— Begin DATA PROVIDED —

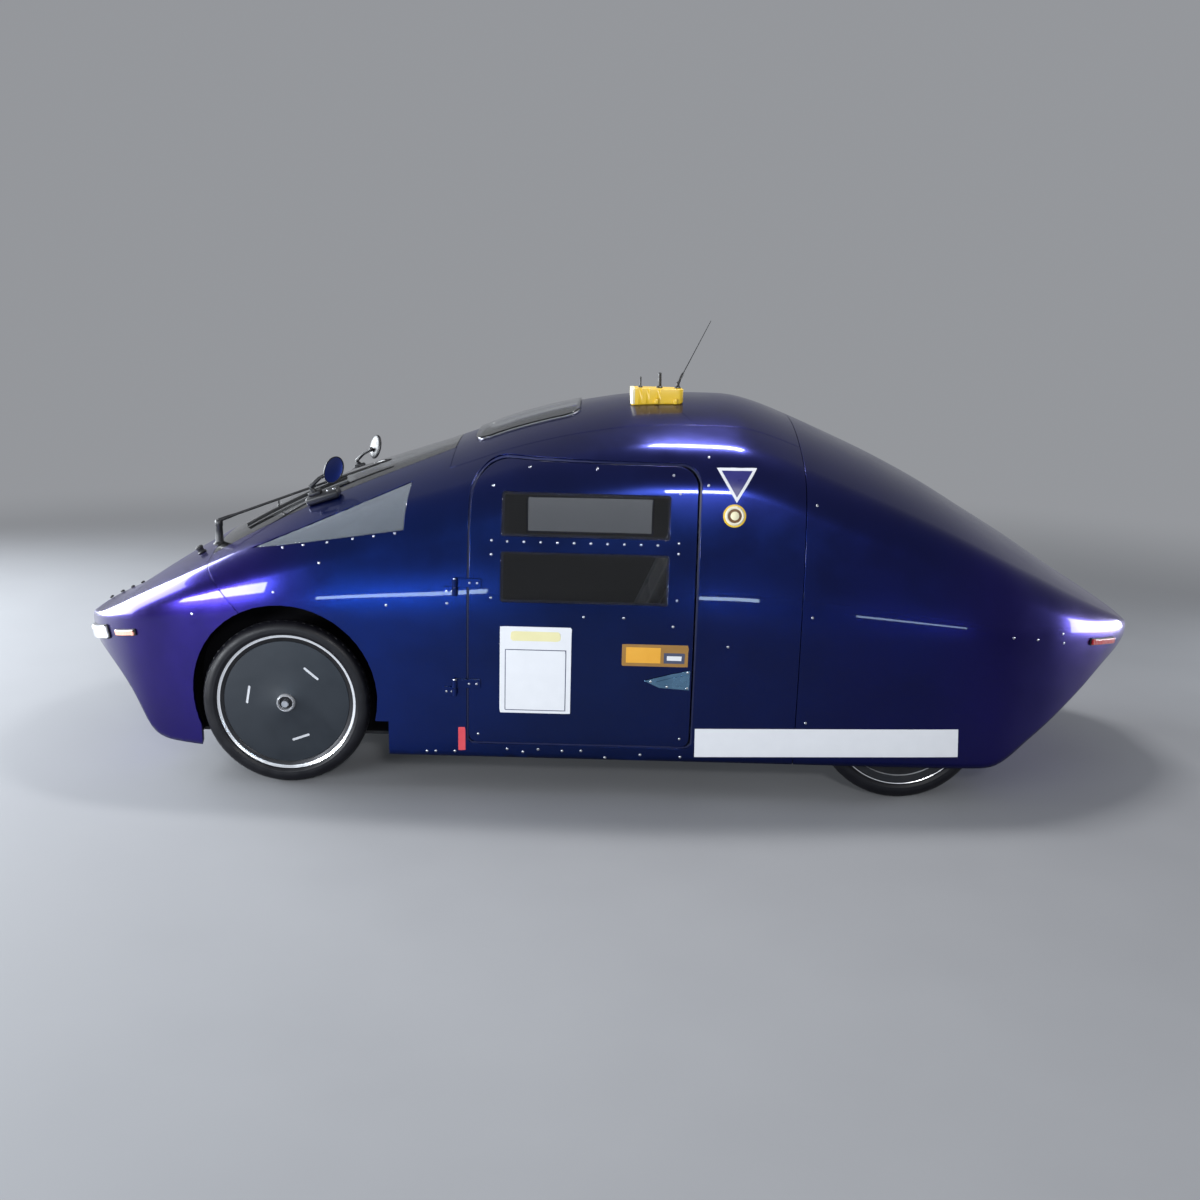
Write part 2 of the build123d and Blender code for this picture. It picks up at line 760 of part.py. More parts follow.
# Steering wheel with three spokes, and its column to the dashboard
column_dir = Vector(-cos(radians(column_tilt)), 0, -sin(radians(column_tilt)))
wheel_centre = Vector(steering_wheel_x, 0, steering_wheel_z)
wheel_plane = Plane(wheel_centre, z_dir=column_dir * -1)
boss_half = steering_wheel_tube + axial_gap
steering = wheel_plane * Torus(steering_wheel_radius, steering_wheel_tube)
steering += wheel_plane * Cylinder(2 * column_radius, 2 * boss_half)
for turn in (0, 120, 240):
    spoke = wheel_plane * Rot(0, 0, turn) * Pos(steering_wheel_radius / 2, 0, 0)
    steering += spoke * Box(steering_wheel_radius, 2 * steering_wheel_tube, steering_wheel_tube / 2)
keep("steering_wheel", steering)
column_start = wheel_centre + column_dir * (boss_half + axial_gap)
keep("steering_column", largest(rod(column_radius, column_start, wheel_centre + column_dir * column_length) - dash))


def fitting(outline, side, form, y_in=60.0):
    """A fitting on the skin: a side-view outline, from the skin out to the given form."""
    return (form & side_prism(outline, side, y_in, body_width)) - seat_form


# Lamps, let into low mouldings on the skin near both tips
lamp_form = hull(lamp_thickness)


def keep_lamps(name, end, lamp):
    """The left and right lamp at one end of the body, cornered at a fifth of their height."""
    from_tip, middle_z, length, height, rise = lamp
    outline = RectangleRounded(length, height, height / 5)
    outline = Pos(end * (half_length - from_tip), middle_z) * Rot(0, 0, -end * rise) * outline
    keep(name, *[fitting(outline, side, lamp_form) for side, _ in SIDES])


keep_lamps("headlamps", -1, headlamp)
keep_lamps("indicators", -1, indicator)
keep_lamps("tail_lamps", 1, tail_lamp)

# Stop button on the left side, behind the door
button = Pos(button_x, button_z) * Circle(button_radius)
keep("stop_button", fitting(button, LEFT, hull(button_depth), house_inner_y))

# Door latches: a tapered plate at each door's rear edge
latch_form = hull(latch_depth)
for side, word in SIDES:
    plate = make_face(Polyline(*latch_outline, close=True))
    keep(f"door_latch_{word}", fitting(plate, side, latch_form, house_inner_y))

# Roof box and the three aerials on it
roof_box = slab(
    roof_box_x - roof_box_length / 2,
    roof_box_x + roof_box_length / 2,
    roof_box_y - roof_box_width / 2,
    roof_box_y + roof_box_width / 2,
    roof_height - 2 * roof_box_width,
    roof_box_top,
)
roof_box = fillet(roof_box.edges().filter_by(Axis.Z), 12)
keep("roof_box", (roof_box - seat_form).solids().sort_by(Axis.Z)[-1])
aerial_low = roof_box_top + seat_gap
whip_base = Vector(roof_box_x + roof_box_length / 2 - 14, roof_box_y, aerial_low)
whip_knee = whip_base + Vector(14, 0, 44)
whip = rod(5, whip_base + Vector(0, 0, 0.2), whip_knee)
whip = whip - slab(-body_length, body_length, *everywhere, 0, aerial_low)
whip += rod(1.6, whip_knee - Vector(1, 0, 3), (whip_base.X + whip_reach, roof_box_y, whip_height))
keep(
    "aerials",
    rod(3, (roof_box_x - 50, roof_box_y, aerial_low), (roof_box_x - 50, roof_box_y, aerial_low + 34)),
    rod(6, (roof_box_x + 10, roof_box_y, aerial_low), (roof_box_x + 10, roof_box_y, aerial_low + 48)),
    whip,
)

# Mirrors on the windscreen pillars: a foot along the pillar, a stalk and a round head
mirror_parts = []
for side, _ in SIDES:
    skin_z = crown_height(mirror_x, mirror_y)
    foot_half = mirror_foot[0] / 2
    rise = crown_height(mirror_x + foot_half, mirror_y) - crown_height(mirror_x - foot_half, mirror_y)
    slope = atan2(rise, mirror_foot[0])
    foot = Box(mirror_foot[0], mirror_foot[1], 2 * mirror_foot[2])
    foot = fillet(foot.edges().group_by(Axis.Z)[-1], mirror_foot_corner)
    foot = Pos(mirror_x, side * mirror_y, skin_z) * Rot(0, -degrees(slope), 0) * foot
    foot = (foot - seat_form).solids().sort_by(Axis.Z)[-1]
    head_place = Vector(mirror_x + mirror_head_lead, side * mirror_y, skin_z + mirror_head_lift)
    stalk = rod(mirror_stalk_radius, (mirror_x - foot_half / 2, side * mirror_y, skin_z), head_place)
    stalk = (stalk - seat_form).solids().sort_by(Axis.Z)[-1]
    turn = Pos(*head_place) * Rot(0, mirror_lean, 0) * Rot(0, 0, side * mirror_yaw) * Rot(0, 90, 0)
    head = turn * extrude(Ellipse(*mirror_head), mirror_head_thickness / 2, both=True)
    mirror_parts.append(foot + stalk + head)
keep("mirrors", *mirror_parts)

# Wiper: a post, an arm that comes down to the screen, and a blade that follows the glass under it
wiper_x = (cowl_x + wiper_setback, cowl_x + wiper_setback + wiper_reach)
wiper_y = [inset - roof_half_width for inset in wiper_insets]


def screen_point(share, lift):
    """A point over the windscreen on the wiper's line, from 0 at the post to 1 at the arm's end."""
    x = wiper_x[0] + share * (wiper_x[1] - wiper_x[0])
    y = wiper_y[0] + share * (wiper_y[1] - wiper_y[0])
    return Vector(x, y, crown_height(x, y) + lift)


post_top = screen_point(0, wiper_lift[0])
arm_end = screen_point(1, wiper_lift[1])
post = rod(wiper_post_radius, screen_point(0, -2 * wall), post_top + Vector(0, 0, wiper_arm_radius)) - seat_form
wiper = post.solids().sort_by(Axis.Z)[-1] + rod(wiper_arm_radius, post_top, arm_end)
blade_points = [screen_point(share, wiper_blade_lift) for share in wiper_blade_span]
for start, end in zip(blade_points, blade_points[1:]):
    wiper += rod(wiper_blade_radius, start, end)
for share, start in list(zip(wiper_blade_span, blade_points))[1:3]:
    wiper += rod(wiper_arm_radius, start, post_top + (arm_end - post_top) * share)
keep("wiper", wiper)

# Door hinges: a fixed eye on the body side, and an eye with the pin on the door
hinge_x = door_front_x - hinge_reach
hinge_y = half_width + hinge_outset
fixed_eyes = []
for side, word in SIDES:
    moving = []
    for low_z in hinge_heights:
        high_z = low_z + hinge_height
        upper_z = high_z + axial_gap
        top_z = upper_z + hinge_height
        eye = rod(hinge_barrel_radius, (hinge_x, side * hinge_y, low_z), (hinge_x, side * hinge_y, high_z))
        leaf_x = hinge_x - hinge_leaf_length
        eye += side_slab(leaf_x, hinge_x, side, half_width / 2, hinge_y, low_z, high_z)
        bore = rod(
            hinge_pin_radius + running_clearance,
            (hinge_x, side * hinge_y, low_z - 1),
            (hinge_x, side * hinge_y, high_z + 1),
        )
        eye = (eye - seat_form).solids().sort_by_distance((hinge_x, side * hinge_y, low_z))[0]
        fixed_eyes.append(eye - bore)
        eye = rod(hinge_barrel_radius, (hinge_x, side * hinge_y, upper_z), (hinge_x, side * hinge_y, top_z))
        leaf_x = door_front_x + hinge_leaf_length
        eye += side_slab(hinge_x, leaf_x, side, half_width / 2, hinge_y, upper_z, top_z)
        eye = (eye - seat_form).solids().sort_by_distance((hinge_x, side * hinge_y, upper_z))[0]
        eye += rod(hinge_pin_radius, (hinge_x, side * hinge_y, low_z), (hinge_x, side * hinge_y, top_z))
        moving.append(eye)
    keep(f"door_hinges_{word}", *moving)
keep("hinge_mounts", *fixed_eyes)

os.makedirs("parts", exist_ok=True)
for name, solids in nodes.items():
    shape = solids[0] if len(solids) == 1 else Compound(solids)
    export_step(shape, f"parts/{name}.step")
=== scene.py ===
from math import atan2, ceil, cos, exp, hypot, pi, radians, sin, sqrt, tan

import bmesh
import bpy
from mathutils import Matrix, Vector


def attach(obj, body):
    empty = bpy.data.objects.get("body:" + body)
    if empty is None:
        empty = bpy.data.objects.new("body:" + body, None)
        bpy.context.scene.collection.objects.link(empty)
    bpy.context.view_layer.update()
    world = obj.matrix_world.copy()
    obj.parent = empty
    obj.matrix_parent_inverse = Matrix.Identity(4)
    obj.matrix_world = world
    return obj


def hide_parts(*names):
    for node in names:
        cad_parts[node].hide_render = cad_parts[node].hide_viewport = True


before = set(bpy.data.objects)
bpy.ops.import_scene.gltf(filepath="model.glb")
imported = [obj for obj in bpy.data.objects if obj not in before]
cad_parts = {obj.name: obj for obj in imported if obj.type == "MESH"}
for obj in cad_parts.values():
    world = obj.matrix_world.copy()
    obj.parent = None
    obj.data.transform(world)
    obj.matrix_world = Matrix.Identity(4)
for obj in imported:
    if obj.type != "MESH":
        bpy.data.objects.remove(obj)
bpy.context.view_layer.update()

# Hull: a self-carrying body of laminated composite, moulded over one plug and painted.
# Every panel, pane and lamp follows its skin. Its form is a row of cross-sections of tangent arcs,
# and their sizes run smoothly from nose to tail.
HALF_LENGTH = 1.690
HALF_WIDTH = 0.610
ROOF_HEIGHT = 1.160
GROUND_CLEARANCE = 0.108
FLOOR_INSET = 0.014
SIDE_LEAN = radians(10)
TIP_LENGTH = 0.024
TIP_NARROWING = 0.030
TIP_SQUASH_LEAST = 0.03

# How far the side leans in above the belt, and how large the shoulder's radius is: each a share of
# the height from belt to top, plus a share of its square.
SIDE_RISE = (0.20, 0.72)
SHOULDER_RADIUS = (0.58, -0.50)

# Stations along the body: place as a share of the half length, half width, belt, top and
# underside as shares of the greatest width and of the roof's height.
STATIONS = (
    (-1.000, 0.230, 0.345, 0.364, 0.200),
    (-0.980, 0.350, 0.352, 0.376, 0.206),
    (-0.950, 0.500, 0.362, 0.395, 0.200),
    (-0.905, 0.645, 0.378, 0.434, 0.168),
    (-0.860, 0.755, 0.392, 0.478, 0.110),
    (-0.815, 0.825, 0.404, 0.519, 0.012),
    (-0.780, 0.870, 0.415, 0.549, 0.000),
    (-0.720, 0.930, 0.428, 0.601, 0.000),
    (-0.640, 0.975, 0.438, 0.668, 0.000),
    (-0.560, 0.995, 0.442, 0.726, 0.000),
    (-0.470, 1.000, 0.442, 0.778, 0.000),
    (-0.380, 1.000, 0.438, 0.823, 0.000),
    (-0.280, 1.000, 0.432, 0.872, 0.000),
    (-0.180, 1.000, 0.428, 0.927, 0.000),
    (-0.060, 1.000, 0.424, 0.972, 0.000),
    (0.060, 1.000, 0.420, 0.997, 0.000),
    (0.150, 1.000, 0.420, 1.000, 0.000),
    (0.210, 1.000, 0.420, 1.000, 0.000),
    (0.260, 1.000, 0.420, 0.985, 0.000),
    (0.330, 1.000, 0.420, 0.948, 0.000),
    (0.400, 1.000, 0.420, 0.906, 0.000),
    (0.500, 1.000, 0.420, 0.842, 0.000),
    (0.600, 0.997, 0.420, 0.768, 0.000),
    (0.670, 0.985, 0.420, 0.708, 0.000),
    (0.760, 0.890, 0.416, 0.632, 0.076),
    (0.850, 0.735, 0.410, 0.549, 0.168),
    (0.930, 0.545, 0.402, 0.479, 0.248),
    (0.980, 0.370, 0.394, 0.433, 0.275),
    (1.000, 0.220, 0.390, 0.412, 0.275),
)
FORM_STEPS = 400
FORM_FAIRING = (24, 24, 24, 8)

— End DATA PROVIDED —

*EXERCISE DIRECTIONS*
Nothing but the lines from the one with "eye += side_slab(leaf_x, hinge_x, side, half_width" through the one with "cad_parts[node].hide_render = cad_parts[node].hide_viewport" should be retyped; include both and keep them exact.

*SOLUTION FOR THIS TASK*
        eye += side_slab(leaf_x, hinge_x, side, half_width / 2, hinge_y, low_z, high_z)
        bore = rod(
            hinge_pin_radius + running_clearance,
            (hinge_x, side * hinge_y, low_z - 1),
            (hinge_x, side * hinge_y, high_z + 1),
        )
        eye = (eye - seat_form).solids().sort_by_distance((hinge_x, side * hinge_y, low_z))[0]
        fixed_eyes.append(eye - bore)
        eye = rod(hinge_barrel_radius, (hinge_x, side * hinge_y, upper_z), (hinge_x, side * hinge_y, top_z))
        leaf_x = door_front_x + hinge_leaf_length
        eye += side_slab(hinge_x, leaf_x, side, half_width / 2, hinge_y, upper_z, top_z)
        eye = (eye - seat_form).solids().sort_by_distance((hinge_x, side * hinge_y, upper_z))[0]
        eye += rod(hinge_pin_radius, (hinge_x, side * hinge_y, low_z), (hinge_x, side * hinge_y, top_z))
        moving.append(eye)
    keep(f"door_hinges_{word}", *moving)
keep("hinge_mounts", *fixed_eyes)

os.makedirs("parts", exist_ok=True)
for name, solids in nodes.items():
    shape = solids[0] if len(solids) == 1 else Compound(solids)
    export_step(shape, f"parts/{name}.step")
=== scene.py ===
from math import atan2, ceil, cos, exp, hypot, pi, radians, sin, sqrt, tan

import bmesh
import bpy
from mathutils import Matrix, Vector


def attach(obj, body):
    empty = bpy.data.objects.get("body:" + body)
    if empty is None:
        empty = bpy.data.objects.new("body:" + body, None)
        bpy.context.scene.collection.objects.link(empty)
    bpy.context.view_layer.update()
    world = obj.matrix_world.copy()
    obj.parent = empty
    obj.matrix_parent_inverse = Matrix.Identity(4)
    obj.matrix_world = world
    return obj


def hide_parts(*names):
    for node in names:
        cad_parts[node].hide_render = cad_parts[node].hide_viewport = True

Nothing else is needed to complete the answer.